All the jobs lost in the Great Recession might be back, however, there are always some people in the job market. It’s healthy to have an unemployment rate of roughly 5 percent to 6 percent, as it represents a normal number of people seeking new employment opportunities.
Many people who currently have jobs spent time last year looking for one. If you were on the job market in 2014, there’s a chance you qualify for a number of tax deductions for job seekers.
IRS Pub 529 Guidelines for Job Search Deductions
The Internal Revenue Service provides some basic guidelines when it comes to tax deductions for job seekers. You should look at these guidelines before you attempt to claim any deductions related to a job search:
- Tax deductions only apply to looking for a new job in your current profession. You cannot use the tax deductions to look for a job in a different profession. Further, first-time job seekers cannot use any of the deductions.
- If you get a job through a placement agency, you may deduct the associated fees. However, if you are reimbursed by your employer for the cost of a placement agency, you must report this as regular income.
- The IRS does not allow deductions after a “substantial break” between your last job and your current job. The IRS does not say specifically what constitutes a “substantial break.”
- Only amounts over 2 percent of your adjusted gross income (AGI) are deductible.
6 Available Job Search Tax Deductions
There are a number of things you can begin adding up to reach the required 2 percent of your AGI. Income tax deductions are allowed for the following on your itemized deductions worksheet:
- Résumé and application costs. Whether it’s printing out your résumé, sending it through the mail or buying special paper to print your résumé on, all of these costs are deductible.
- Travel. You can deduct a number of costs associated with travel. However, the travel must be directly related to looking for a job. This includes the mileage you put on your car during your job search as well as taking a flight and booking a hotel to look for work in another city.
- Babysitting. Do you need someone to look after your kids while you’re out job hunting? Your babysitting fees qualify as deductions, provided that you are legitimately hiring a babysitter to look after the little ones while you look for your next job.
- Moving. If your job search lands you a gig on the other side of the country, you’re in luck: You can deduct all costs associated with your move, from packing tape to shipping. There are some stipulations, including that you must move more than 50 miles from where you currently live to qualify.
- Training and networking. Looking for a new job can often include job training and heading off to seminars to keep your skills fresh and your foot in the networking pond. The cost of such events is deductible, provided that it is legitimately related to your job search.

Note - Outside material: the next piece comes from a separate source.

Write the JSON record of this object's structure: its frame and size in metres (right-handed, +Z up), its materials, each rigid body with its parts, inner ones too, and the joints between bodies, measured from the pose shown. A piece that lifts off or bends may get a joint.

- Phone calls. You can deduct the cost of phone calls made from a landline or a mobile account used only for your job search. Therefore, you cannot deduct the cost of phone calls made from most mobile accounts, as minutes are bought in bulk.
When filing your 2014 taxes (or any other year) you should take all legally available deductions. Don’t try and play “audit roulette,” but don’t be afraid to to take every deduction you’re allowed.